For CSR3 format, array ja contains column indices of the sparse matrix A. It is important that the indices are in increasing order per row. For structurally symmetric matrices it is assumed that all diagonal elements are stored (even if they are zeros) in the list of non-zero elements in a and ja. For symmetric matrices, the solver needs only the upper triangular part of the system as is shown for columns array in Three Array Variation of CSR Format.

For BSR3 format, array ja contains column indices of the sparse matrix A. It is important that the indices are in increasing order per row. For structurally symmetric matrices it is assumed that all diagonal blocks are stored (even if they are zeros) in the list of non-zero blocks in a and ja. For symmetric matrices, the solver needs only the upper triangular part of the system as is shown for columns array in Three Array Variation of BSR Format.

The array ja is accessed in all phases of the solution process.

Indexing of ja is one-based by default, but it can be changed to zero-based by setting the appropriate value to the parameter iparm[34].

perm

Array, size (n). Depending on the value of iparm[4] and iparm[30], holds the permutation vector of size n, specifies elements used for computing a partial solution, or specifies differing values of the input matrices for low rank update.

  • If iparm[4] = 1, iparm[30] = 0, and iparm[35] = 0, perm specifies the fill-in reducing ordering to the solver. Let A be the original matrix and C = P*A*PT be the permuted matrix. Row (column) i of C is the perm[i] row (column) of A. The array perm is also used to return the permutation vector calculated during fill-in reducing ordering stage.

    NOTE:

    Be aware that setting iparm[4] = 1 prevents use of a parallel algorithm for the solve step.

  • If iparm[4] = 2, iparm[30] = 0, and iparm[35] = 0, the permutation vector computed in phase 11 is returned in the perm array.

  • If iparm[4] = 0, iparm[30] > 0, and iparm[35] = 0, perm specifies elements of the right-hand side to use or of the solution to compute for a partial solution.
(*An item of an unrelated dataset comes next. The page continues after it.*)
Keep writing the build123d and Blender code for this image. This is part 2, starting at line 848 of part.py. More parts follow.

  • If iparm[4] = 0, iparm[30] = 0, and iparm[35] > 0, perm specifies elements for a Schur complement.

  • If iparm[38] = 1, perm specifies values that differ in A for low rank update (see Low Rank Update). The size of the array must be at least 2*ndiff + 1, where ndiff is the number of values of A that are different. The values of perm should be:

    perm = {ndiff, row_index1, column_index1, row_index2, column_index2, ...., row_index_ndiff, column_index_ndiff}

    where row_index_m and column_index_m are the row and column indices of the m-th differing non-zero value in matrix A. The row and column index pairs can be in any order, but must use zero-based indexing regardless of the value of iparm[34].
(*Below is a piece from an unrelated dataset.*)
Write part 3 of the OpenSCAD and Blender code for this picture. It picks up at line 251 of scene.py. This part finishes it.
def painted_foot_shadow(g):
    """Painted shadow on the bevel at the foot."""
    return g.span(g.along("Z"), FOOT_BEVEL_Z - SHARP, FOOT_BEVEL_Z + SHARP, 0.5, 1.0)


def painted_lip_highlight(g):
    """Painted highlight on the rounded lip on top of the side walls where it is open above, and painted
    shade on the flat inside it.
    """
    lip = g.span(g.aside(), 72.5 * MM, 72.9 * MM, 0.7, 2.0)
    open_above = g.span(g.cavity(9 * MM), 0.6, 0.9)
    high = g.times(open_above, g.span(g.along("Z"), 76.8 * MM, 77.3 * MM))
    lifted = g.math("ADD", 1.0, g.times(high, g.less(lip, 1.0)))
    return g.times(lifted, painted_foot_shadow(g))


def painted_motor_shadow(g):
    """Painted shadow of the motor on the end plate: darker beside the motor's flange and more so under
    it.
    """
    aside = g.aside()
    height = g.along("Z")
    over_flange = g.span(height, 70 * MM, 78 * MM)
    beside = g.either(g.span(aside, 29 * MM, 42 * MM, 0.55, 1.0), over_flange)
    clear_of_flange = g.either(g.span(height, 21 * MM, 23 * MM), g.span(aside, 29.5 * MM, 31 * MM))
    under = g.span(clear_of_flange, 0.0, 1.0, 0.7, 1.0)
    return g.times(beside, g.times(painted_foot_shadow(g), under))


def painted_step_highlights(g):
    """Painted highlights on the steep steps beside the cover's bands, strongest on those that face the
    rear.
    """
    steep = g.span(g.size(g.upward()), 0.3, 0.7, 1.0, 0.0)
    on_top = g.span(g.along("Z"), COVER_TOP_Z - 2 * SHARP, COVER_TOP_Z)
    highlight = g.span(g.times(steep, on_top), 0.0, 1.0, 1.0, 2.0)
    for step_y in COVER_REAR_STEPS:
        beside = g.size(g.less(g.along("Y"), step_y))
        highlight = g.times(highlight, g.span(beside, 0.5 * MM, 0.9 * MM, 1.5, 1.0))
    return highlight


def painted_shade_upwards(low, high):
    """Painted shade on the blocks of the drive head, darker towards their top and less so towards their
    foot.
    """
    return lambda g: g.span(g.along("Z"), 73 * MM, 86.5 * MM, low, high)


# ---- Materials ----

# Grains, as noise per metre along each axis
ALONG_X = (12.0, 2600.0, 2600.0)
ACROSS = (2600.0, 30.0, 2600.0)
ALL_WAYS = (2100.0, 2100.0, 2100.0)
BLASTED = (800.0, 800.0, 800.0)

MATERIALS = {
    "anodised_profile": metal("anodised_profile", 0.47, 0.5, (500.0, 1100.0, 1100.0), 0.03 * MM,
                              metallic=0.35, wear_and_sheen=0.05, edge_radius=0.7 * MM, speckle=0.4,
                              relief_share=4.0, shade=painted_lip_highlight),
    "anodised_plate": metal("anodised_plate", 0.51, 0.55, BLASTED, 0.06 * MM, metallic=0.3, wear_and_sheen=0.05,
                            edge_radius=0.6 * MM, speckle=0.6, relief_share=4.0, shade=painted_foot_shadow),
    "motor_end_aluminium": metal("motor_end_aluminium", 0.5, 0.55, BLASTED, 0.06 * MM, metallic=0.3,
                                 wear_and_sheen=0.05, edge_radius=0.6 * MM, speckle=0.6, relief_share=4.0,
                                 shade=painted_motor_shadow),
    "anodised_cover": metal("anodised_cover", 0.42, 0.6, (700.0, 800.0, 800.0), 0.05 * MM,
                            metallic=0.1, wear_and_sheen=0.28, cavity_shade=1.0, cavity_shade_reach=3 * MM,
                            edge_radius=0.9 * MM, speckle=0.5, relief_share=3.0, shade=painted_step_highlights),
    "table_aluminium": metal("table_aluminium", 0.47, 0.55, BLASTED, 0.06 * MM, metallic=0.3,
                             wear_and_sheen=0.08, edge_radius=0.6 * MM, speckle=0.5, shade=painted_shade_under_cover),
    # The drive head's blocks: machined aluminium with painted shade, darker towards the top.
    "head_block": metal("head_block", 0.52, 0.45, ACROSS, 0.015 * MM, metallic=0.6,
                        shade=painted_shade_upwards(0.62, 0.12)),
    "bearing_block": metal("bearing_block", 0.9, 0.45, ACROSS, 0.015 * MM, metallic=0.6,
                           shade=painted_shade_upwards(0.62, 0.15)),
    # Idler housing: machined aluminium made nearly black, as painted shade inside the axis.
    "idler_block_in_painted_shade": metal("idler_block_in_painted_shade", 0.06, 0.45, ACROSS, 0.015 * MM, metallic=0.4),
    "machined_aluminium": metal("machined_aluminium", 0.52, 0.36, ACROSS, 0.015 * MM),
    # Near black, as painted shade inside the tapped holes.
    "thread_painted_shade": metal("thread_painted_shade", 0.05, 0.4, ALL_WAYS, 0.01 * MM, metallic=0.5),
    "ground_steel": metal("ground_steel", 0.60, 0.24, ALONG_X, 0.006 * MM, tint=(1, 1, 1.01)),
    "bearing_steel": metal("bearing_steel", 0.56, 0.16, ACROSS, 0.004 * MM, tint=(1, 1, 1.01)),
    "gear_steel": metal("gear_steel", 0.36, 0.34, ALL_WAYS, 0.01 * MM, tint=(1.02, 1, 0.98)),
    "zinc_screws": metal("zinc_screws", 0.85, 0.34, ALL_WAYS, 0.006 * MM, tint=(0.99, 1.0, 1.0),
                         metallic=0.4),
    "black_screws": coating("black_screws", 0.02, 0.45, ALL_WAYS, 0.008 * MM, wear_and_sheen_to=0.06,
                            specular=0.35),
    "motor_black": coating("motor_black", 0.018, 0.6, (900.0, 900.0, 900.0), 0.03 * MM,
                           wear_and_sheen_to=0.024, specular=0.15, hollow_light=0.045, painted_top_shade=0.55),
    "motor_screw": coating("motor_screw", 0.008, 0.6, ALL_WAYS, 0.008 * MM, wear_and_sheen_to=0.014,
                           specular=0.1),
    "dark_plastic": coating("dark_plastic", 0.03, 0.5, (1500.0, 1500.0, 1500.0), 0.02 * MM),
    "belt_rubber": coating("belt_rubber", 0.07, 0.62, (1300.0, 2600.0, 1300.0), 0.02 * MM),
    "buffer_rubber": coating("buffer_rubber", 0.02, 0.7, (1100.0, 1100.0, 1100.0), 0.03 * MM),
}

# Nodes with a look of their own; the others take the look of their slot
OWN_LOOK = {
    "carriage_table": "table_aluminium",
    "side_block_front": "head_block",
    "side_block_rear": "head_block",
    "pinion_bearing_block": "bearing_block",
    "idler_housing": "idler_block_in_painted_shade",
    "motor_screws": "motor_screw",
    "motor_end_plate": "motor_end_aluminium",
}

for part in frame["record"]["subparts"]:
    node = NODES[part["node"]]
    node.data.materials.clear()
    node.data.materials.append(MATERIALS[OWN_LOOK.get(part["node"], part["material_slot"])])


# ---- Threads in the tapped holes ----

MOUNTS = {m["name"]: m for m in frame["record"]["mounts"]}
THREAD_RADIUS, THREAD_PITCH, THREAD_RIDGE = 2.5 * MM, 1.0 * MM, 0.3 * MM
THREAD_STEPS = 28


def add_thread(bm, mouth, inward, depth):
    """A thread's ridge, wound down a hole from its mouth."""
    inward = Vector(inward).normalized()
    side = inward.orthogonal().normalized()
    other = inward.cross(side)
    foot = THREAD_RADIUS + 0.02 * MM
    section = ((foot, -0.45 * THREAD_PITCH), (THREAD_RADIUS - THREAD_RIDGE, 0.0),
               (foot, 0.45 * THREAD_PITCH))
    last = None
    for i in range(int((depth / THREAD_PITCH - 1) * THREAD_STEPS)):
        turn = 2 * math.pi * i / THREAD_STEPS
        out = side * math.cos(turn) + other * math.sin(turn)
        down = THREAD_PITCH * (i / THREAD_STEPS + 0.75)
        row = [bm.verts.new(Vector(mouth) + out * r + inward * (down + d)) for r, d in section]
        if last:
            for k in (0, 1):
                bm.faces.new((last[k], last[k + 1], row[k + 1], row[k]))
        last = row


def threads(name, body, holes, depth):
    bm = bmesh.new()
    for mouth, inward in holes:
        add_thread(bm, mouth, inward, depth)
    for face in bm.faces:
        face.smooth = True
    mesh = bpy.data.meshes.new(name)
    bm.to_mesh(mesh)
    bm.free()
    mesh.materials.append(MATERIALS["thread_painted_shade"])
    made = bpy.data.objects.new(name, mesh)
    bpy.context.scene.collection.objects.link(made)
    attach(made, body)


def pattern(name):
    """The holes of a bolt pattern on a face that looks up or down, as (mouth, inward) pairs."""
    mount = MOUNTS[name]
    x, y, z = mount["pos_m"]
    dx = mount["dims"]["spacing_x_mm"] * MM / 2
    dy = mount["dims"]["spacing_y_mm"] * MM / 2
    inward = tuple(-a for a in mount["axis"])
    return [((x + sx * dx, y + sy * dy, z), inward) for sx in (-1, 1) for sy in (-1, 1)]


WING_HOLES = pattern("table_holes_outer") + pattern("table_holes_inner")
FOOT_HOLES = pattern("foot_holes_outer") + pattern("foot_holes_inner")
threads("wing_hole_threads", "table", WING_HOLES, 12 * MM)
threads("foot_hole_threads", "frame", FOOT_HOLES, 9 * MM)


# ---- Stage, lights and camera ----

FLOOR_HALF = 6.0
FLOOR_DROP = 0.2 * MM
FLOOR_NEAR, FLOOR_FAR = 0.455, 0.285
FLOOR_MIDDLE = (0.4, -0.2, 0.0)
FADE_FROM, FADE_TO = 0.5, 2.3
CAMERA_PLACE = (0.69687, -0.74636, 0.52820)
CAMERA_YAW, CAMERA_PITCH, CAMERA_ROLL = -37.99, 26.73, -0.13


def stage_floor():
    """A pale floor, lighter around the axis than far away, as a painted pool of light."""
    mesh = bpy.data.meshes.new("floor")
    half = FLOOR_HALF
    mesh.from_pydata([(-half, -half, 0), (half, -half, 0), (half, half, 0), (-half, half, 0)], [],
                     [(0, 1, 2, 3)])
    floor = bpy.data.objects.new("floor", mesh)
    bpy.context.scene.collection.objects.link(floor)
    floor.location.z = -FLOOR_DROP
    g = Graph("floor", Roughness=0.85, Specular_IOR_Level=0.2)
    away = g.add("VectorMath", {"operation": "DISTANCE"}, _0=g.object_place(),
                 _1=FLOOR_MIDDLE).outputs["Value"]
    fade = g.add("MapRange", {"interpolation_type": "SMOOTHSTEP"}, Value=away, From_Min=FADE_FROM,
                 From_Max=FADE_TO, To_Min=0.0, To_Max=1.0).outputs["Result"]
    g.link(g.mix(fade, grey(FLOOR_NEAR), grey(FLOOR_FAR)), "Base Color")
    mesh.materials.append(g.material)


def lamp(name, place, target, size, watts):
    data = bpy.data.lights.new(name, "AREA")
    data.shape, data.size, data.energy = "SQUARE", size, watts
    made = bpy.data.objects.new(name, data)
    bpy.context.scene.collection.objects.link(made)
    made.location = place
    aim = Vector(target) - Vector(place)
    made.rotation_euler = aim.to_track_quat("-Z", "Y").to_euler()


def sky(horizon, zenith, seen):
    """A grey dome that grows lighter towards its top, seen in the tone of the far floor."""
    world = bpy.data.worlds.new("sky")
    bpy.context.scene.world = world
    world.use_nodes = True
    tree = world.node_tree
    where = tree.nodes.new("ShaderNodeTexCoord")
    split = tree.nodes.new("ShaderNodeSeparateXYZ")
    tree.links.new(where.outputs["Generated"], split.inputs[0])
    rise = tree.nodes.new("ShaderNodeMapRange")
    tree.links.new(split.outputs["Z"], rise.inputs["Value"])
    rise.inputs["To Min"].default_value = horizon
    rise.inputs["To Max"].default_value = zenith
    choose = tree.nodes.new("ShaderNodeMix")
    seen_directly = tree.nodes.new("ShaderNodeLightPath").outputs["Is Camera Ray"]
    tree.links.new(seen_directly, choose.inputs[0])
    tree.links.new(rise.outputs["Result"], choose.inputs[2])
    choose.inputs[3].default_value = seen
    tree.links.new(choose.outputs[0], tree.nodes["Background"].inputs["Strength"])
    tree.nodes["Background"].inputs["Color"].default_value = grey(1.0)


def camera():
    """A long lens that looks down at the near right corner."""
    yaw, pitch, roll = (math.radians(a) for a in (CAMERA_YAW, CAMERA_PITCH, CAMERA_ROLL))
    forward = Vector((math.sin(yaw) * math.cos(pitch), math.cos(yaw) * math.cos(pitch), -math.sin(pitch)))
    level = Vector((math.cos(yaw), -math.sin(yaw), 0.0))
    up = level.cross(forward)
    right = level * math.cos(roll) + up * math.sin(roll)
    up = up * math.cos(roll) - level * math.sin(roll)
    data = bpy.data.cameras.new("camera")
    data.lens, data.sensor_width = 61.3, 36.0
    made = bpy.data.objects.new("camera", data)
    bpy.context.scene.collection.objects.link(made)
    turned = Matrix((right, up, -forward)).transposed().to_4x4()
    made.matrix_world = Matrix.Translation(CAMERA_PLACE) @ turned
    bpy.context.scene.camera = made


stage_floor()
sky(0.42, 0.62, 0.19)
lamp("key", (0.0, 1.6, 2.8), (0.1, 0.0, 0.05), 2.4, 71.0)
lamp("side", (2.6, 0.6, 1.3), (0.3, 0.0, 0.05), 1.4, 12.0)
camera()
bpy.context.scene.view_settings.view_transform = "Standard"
See iparm[4], iparm[30], and iparm[38] for more details.

Indexing of perm is one-based by default, but unless iparm[38] = 1 it can be changed to zero-based by setting the appropriate value to the parameter iparm[34].

nrhs

Number of right-hand sides that need to be solved for.

iparm

Array, size (64). This array is used to pass various parameters to Intel® oneAPI Math Kernel Library (oneMKL) PARDISO and to return some useful information after execution of the solver.
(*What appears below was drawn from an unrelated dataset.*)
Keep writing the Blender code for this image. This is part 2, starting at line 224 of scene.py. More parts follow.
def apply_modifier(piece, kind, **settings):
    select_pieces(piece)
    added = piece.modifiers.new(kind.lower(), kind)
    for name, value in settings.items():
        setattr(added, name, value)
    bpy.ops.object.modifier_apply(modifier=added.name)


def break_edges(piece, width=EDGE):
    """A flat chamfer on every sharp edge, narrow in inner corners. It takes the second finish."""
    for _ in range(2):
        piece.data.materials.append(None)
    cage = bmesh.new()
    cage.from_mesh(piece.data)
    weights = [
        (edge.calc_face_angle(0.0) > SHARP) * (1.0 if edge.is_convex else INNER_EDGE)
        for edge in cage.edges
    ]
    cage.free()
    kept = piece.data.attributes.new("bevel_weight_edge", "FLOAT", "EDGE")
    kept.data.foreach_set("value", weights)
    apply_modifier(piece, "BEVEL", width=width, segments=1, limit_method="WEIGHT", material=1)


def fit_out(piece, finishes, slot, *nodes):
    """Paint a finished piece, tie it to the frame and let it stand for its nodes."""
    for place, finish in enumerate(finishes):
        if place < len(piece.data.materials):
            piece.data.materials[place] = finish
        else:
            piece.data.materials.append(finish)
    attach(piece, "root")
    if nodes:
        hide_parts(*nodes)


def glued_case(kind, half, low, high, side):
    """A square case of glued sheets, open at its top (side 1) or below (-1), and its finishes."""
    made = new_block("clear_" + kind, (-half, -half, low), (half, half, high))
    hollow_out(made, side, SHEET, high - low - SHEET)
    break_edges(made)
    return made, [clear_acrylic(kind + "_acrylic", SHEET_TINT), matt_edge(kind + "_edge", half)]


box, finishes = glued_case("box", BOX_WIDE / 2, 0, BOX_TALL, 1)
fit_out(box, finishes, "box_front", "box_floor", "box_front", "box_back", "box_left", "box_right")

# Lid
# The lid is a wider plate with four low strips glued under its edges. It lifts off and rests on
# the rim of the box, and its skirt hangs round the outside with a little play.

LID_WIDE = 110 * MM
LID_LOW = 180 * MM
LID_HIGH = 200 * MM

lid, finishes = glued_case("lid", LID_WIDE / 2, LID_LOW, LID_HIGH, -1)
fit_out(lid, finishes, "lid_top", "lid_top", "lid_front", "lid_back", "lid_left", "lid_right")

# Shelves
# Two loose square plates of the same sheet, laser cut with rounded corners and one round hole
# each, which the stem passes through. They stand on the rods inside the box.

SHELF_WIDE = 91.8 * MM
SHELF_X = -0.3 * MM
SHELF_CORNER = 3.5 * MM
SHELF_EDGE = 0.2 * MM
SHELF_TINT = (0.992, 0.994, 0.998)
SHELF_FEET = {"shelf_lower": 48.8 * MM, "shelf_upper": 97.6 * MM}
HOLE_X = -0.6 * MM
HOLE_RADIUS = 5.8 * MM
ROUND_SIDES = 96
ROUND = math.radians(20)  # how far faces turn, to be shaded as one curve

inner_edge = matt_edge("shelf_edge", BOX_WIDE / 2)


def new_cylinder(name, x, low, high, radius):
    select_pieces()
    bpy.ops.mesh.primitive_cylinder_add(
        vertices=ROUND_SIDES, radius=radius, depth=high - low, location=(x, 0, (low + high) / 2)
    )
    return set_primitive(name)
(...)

See pardiso iparm Parameter for more details about the iparm parameters.

msglvl

Message level information. If msglvl = 0 then pardiso generates no output, if msglvl = 1 the solver prints statistical information to the screen.

b

Array, size (n*nrhs). On entry, contains the right-hand side vector/matrix B, which is placed in memory contiguously. The b[+k*nrhs] element must hold the i-th component of k-th right-hand side vector. Note that b is only accessed in the solution phase.

Output Parameters

(See also Intel MKL PARDISO Parameters in Tabular Form.)

pt

Handle to internal data structure.

perm

See the Input Parameter description of the perm array.

iparm

On output, some iparm values report information such as the numbers of non-zero elements in the factors.

See pardiso iparm Parameter for more details about the iparm parameters.

b

On output, the array is replaced with the solution if iparm[5] = 1.

x

Array, size (n*nrhs). If iparm[5]=0 it contains solution vector/matrix X, which is placed contiguously in memory. The x[i + k*n] element must hold the i-th component of the k-th solution vector. Note that x is only accessed in the solution phase.

error

The error indicator according to the below table:

error
Information
0

no error

-1

input inconsistent

-2

not enough memory

-3

reordering problem

-4

Zero pivot, numerical factorization or iterative refinement problem. If the error appears during the solution phase, try to change the pivoting perturbation (iparm[9]) and also increase the number of iterative refinement steps. If it does not help, consider changing the scaling, matching and pivoting options (iparm[10], iparm[12], iparm[20])

-5

unclassified (internal) error

-6

reordering failed (matrix types 11 and 13 only)

-7

diagonal matrix is singular

-8

32-bit integer overflow problem

-9

not enough memory for OOC

-10

error opening OOC files

-11

read/write error with OOC files

-12

(pardiso_64 only) pardiso_64 called from 32-bit library

-13

interrupted by the (user-defined) mkl_progress function

-15

internal error which can appear for iparm[23]=10 and iparm[12]=1. Try switch matching off (set iparm[12]=0 and rerun.)